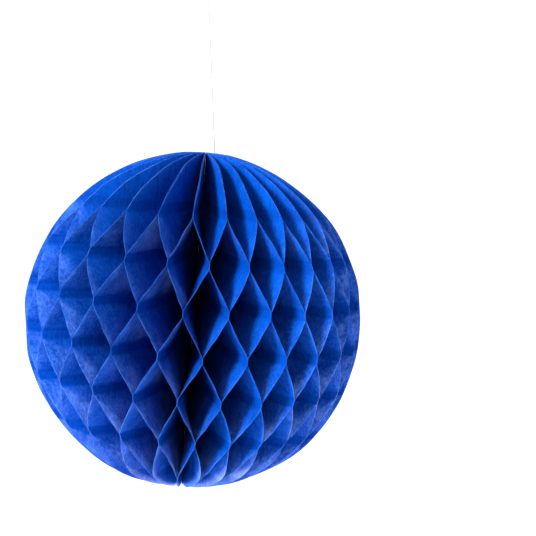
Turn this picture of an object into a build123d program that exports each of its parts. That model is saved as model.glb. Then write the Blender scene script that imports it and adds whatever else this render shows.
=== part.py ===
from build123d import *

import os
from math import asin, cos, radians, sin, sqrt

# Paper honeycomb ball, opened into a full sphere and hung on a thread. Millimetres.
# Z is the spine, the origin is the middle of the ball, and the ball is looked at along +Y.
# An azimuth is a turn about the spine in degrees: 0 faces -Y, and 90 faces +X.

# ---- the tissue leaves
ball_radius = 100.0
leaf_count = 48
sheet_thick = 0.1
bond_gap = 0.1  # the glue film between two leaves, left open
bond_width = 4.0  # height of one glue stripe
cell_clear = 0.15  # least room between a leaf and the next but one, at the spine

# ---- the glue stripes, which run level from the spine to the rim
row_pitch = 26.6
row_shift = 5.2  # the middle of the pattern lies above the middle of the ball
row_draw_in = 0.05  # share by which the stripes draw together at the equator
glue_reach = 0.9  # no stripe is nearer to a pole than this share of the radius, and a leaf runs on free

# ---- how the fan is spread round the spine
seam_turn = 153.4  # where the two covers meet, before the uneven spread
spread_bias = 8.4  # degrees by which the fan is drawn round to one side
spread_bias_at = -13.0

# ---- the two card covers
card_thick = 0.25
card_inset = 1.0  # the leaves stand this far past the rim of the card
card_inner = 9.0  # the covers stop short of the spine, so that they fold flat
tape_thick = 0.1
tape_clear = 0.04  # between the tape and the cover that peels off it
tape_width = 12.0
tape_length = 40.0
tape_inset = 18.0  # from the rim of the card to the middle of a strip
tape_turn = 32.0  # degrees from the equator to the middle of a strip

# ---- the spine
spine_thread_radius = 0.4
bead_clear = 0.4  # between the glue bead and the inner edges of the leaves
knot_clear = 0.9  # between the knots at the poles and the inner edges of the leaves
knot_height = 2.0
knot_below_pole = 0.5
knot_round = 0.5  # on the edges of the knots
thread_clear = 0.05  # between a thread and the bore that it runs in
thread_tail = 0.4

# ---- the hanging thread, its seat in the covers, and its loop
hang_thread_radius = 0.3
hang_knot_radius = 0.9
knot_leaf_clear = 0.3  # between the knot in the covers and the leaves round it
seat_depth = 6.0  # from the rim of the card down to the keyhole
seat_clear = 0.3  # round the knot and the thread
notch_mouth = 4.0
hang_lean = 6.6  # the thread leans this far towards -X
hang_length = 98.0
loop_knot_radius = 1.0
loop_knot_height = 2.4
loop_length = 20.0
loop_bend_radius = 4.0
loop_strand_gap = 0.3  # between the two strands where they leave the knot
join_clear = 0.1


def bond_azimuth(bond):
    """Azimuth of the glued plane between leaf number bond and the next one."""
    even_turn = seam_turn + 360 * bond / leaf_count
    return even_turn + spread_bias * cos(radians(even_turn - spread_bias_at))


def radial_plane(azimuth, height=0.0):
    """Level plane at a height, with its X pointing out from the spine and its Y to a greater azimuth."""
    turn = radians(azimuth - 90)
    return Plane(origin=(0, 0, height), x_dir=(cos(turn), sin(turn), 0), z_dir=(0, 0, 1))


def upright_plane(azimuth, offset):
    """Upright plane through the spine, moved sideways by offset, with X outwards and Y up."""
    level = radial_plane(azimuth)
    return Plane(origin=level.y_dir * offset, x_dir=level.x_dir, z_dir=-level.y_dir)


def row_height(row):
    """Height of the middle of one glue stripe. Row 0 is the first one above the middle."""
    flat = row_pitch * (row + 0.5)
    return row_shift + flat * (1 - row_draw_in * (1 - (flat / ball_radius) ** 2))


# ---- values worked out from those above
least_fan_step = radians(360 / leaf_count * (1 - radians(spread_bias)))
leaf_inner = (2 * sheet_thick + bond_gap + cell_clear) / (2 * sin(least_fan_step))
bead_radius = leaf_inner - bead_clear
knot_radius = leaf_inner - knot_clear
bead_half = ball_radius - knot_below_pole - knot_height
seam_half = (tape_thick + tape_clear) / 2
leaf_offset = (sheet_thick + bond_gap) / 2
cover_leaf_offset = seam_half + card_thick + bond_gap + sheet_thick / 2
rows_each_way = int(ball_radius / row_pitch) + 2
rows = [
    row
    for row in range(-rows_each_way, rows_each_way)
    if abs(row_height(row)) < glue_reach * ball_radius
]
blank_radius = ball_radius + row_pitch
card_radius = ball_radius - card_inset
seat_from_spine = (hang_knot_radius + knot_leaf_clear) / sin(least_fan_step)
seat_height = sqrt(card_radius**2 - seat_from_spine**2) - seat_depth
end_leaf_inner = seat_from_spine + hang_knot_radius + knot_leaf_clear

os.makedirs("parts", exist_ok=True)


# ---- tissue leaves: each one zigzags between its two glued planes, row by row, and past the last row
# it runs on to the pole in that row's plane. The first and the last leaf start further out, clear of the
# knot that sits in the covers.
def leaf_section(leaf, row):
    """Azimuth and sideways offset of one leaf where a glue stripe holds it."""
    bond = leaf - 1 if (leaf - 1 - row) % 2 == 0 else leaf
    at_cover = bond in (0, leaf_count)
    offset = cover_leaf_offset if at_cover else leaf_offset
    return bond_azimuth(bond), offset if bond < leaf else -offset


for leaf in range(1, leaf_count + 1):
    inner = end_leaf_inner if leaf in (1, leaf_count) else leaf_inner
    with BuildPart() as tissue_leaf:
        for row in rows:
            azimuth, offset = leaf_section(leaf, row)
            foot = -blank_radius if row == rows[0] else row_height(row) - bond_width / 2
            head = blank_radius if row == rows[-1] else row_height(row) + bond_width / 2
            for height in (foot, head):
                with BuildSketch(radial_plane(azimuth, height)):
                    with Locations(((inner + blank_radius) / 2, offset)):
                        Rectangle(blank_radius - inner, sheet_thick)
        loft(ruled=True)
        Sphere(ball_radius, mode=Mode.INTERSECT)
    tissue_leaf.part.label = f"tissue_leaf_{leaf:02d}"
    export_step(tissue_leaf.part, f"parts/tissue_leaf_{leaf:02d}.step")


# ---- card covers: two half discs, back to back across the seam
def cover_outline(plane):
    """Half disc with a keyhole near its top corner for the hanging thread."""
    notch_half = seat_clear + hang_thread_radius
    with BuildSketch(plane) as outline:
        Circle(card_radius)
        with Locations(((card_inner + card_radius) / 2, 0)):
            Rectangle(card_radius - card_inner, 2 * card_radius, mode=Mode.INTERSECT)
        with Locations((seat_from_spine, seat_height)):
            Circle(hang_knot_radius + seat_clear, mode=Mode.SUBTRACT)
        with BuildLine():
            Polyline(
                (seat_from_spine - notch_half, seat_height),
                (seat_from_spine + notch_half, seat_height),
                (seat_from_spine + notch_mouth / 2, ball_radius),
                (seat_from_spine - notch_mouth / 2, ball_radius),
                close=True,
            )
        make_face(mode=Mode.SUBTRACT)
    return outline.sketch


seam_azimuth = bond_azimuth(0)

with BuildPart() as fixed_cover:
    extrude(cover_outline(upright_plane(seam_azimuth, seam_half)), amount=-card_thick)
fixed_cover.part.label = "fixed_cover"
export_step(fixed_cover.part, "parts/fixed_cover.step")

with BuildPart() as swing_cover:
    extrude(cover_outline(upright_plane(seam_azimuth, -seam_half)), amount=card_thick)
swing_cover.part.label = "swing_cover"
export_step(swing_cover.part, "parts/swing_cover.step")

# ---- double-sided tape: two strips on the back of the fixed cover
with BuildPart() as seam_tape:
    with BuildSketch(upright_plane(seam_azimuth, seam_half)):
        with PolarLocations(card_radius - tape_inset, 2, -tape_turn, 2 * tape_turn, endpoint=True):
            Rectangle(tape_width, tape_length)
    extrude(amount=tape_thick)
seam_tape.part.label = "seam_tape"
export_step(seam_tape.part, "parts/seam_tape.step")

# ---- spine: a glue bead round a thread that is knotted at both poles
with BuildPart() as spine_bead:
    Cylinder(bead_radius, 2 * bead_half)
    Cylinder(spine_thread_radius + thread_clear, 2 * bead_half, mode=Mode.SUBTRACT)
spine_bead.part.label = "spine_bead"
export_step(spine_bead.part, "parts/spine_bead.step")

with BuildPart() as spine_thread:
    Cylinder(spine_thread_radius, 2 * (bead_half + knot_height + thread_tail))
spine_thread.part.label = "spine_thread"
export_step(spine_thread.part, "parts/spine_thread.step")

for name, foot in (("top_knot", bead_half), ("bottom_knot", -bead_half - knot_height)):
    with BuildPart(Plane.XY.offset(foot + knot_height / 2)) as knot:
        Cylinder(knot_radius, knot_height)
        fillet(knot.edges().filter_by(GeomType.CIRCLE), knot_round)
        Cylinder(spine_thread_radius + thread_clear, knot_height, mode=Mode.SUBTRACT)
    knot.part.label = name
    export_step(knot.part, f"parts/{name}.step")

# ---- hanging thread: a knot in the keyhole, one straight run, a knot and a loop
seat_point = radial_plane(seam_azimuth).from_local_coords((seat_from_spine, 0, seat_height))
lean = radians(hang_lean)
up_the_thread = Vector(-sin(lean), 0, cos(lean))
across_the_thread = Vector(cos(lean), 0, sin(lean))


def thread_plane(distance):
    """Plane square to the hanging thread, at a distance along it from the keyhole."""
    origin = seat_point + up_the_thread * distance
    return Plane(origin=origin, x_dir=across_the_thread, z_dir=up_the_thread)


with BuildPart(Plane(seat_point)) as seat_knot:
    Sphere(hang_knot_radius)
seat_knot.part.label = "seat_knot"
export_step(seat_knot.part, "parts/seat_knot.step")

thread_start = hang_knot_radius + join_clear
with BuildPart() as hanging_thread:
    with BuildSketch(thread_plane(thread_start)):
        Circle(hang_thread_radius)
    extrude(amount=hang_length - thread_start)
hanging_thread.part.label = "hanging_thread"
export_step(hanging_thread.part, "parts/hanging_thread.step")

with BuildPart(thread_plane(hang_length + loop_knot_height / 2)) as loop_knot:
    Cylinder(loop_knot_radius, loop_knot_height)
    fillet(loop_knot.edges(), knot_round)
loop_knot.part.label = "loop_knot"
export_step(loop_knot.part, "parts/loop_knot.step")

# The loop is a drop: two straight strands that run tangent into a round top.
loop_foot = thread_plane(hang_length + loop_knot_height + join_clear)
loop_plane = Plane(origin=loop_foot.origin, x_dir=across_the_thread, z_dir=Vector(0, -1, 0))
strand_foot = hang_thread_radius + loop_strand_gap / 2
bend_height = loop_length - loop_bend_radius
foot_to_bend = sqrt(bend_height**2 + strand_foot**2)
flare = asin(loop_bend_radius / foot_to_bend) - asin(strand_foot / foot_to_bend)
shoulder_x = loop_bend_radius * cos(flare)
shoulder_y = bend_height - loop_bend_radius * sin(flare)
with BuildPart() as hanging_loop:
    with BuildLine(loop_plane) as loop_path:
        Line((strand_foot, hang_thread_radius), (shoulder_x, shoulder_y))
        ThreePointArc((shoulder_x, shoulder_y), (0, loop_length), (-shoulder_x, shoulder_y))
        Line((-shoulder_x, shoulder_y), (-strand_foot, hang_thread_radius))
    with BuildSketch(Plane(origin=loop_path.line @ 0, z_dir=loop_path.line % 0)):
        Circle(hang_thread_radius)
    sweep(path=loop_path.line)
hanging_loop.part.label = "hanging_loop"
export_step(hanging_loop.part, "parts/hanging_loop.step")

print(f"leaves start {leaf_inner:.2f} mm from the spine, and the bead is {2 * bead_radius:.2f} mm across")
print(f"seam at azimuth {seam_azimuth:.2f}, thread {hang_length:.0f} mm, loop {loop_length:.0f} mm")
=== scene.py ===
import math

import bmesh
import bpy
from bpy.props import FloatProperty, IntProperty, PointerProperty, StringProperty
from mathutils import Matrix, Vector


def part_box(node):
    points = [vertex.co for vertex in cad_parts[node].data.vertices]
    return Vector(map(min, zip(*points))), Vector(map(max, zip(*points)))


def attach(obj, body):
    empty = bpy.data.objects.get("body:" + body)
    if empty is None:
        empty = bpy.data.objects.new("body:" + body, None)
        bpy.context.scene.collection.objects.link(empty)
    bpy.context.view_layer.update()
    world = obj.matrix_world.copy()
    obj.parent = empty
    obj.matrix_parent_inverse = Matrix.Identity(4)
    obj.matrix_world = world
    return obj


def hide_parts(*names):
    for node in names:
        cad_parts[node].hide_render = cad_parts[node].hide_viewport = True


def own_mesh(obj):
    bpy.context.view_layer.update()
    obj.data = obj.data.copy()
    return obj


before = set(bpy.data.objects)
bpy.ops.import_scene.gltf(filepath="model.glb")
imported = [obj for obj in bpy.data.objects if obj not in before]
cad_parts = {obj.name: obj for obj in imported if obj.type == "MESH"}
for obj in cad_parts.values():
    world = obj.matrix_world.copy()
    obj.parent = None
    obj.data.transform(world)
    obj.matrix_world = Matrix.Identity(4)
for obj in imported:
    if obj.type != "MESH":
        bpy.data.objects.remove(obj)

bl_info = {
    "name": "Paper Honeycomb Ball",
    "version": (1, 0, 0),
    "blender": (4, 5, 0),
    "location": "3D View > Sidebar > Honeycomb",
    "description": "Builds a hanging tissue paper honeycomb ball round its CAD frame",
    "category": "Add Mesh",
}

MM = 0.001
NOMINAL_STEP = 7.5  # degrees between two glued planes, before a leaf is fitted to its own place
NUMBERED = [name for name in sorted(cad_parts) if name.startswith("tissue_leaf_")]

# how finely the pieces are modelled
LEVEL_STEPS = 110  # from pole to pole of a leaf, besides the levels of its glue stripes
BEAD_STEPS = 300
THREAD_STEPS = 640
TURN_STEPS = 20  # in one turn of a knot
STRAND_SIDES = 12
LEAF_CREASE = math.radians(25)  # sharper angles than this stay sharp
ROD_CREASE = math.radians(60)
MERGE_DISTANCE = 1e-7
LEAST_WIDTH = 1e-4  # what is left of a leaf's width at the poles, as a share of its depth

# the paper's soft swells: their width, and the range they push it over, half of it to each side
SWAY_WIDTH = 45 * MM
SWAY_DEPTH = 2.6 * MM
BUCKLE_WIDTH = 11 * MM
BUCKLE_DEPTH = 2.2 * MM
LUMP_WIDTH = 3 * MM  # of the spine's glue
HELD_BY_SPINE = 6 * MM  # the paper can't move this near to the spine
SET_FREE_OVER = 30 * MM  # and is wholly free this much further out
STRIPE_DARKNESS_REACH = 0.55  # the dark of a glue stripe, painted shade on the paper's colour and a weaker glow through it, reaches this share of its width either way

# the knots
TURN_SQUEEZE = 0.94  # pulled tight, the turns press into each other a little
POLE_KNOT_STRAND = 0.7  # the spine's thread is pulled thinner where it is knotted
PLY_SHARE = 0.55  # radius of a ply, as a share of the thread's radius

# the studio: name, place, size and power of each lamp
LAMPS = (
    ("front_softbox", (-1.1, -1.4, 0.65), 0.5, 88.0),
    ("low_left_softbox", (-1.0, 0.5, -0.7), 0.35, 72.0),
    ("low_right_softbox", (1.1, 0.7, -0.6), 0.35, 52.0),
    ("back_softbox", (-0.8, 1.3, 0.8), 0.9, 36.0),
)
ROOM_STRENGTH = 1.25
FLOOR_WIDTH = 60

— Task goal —
Both the line with "mm from the" and the line with "obj.matrix_world = world" belong in the extract, along with every line between them; set down those lines exactly and only.

— Solution for this problem —
print(f"leaves start {leaf_inner:.2f} mm from the spine, and the bead is {2 * bead_radius:.2f} mm across")
print(f"seam at azimuth {seam_azimuth:.2f}, thread {hang_length:.0f} mm, loop {loop_length:.0f} mm")
=== scene.py ===
import math

import bmesh
import bpy
from bpy.props import FloatProperty, IntProperty, PointerProperty, StringProperty
from mathutils import Matrix, Vector


def part_box(node):
    points = [vertex.co for vertex in cad_parts[node].data.vertices]
    return Vector(map(min, zip(*points))), Vector(map(max, zip(*points)))


def attach(obj, body):
    empty = bpy.data.objects.get("body:" + body)
    if empty is None:
        empty = bpy.data.objects.new("body:" + body, None)
        bpy.context.scene.collection.objects.link(empty)
    bpy.context.view_layer.update()
    world = obj.matrix_world.copy()
    obj.parent = empty
    obj.matrix_parent_inverse = Matrix.Identity(4)
    obj.matrix_world = world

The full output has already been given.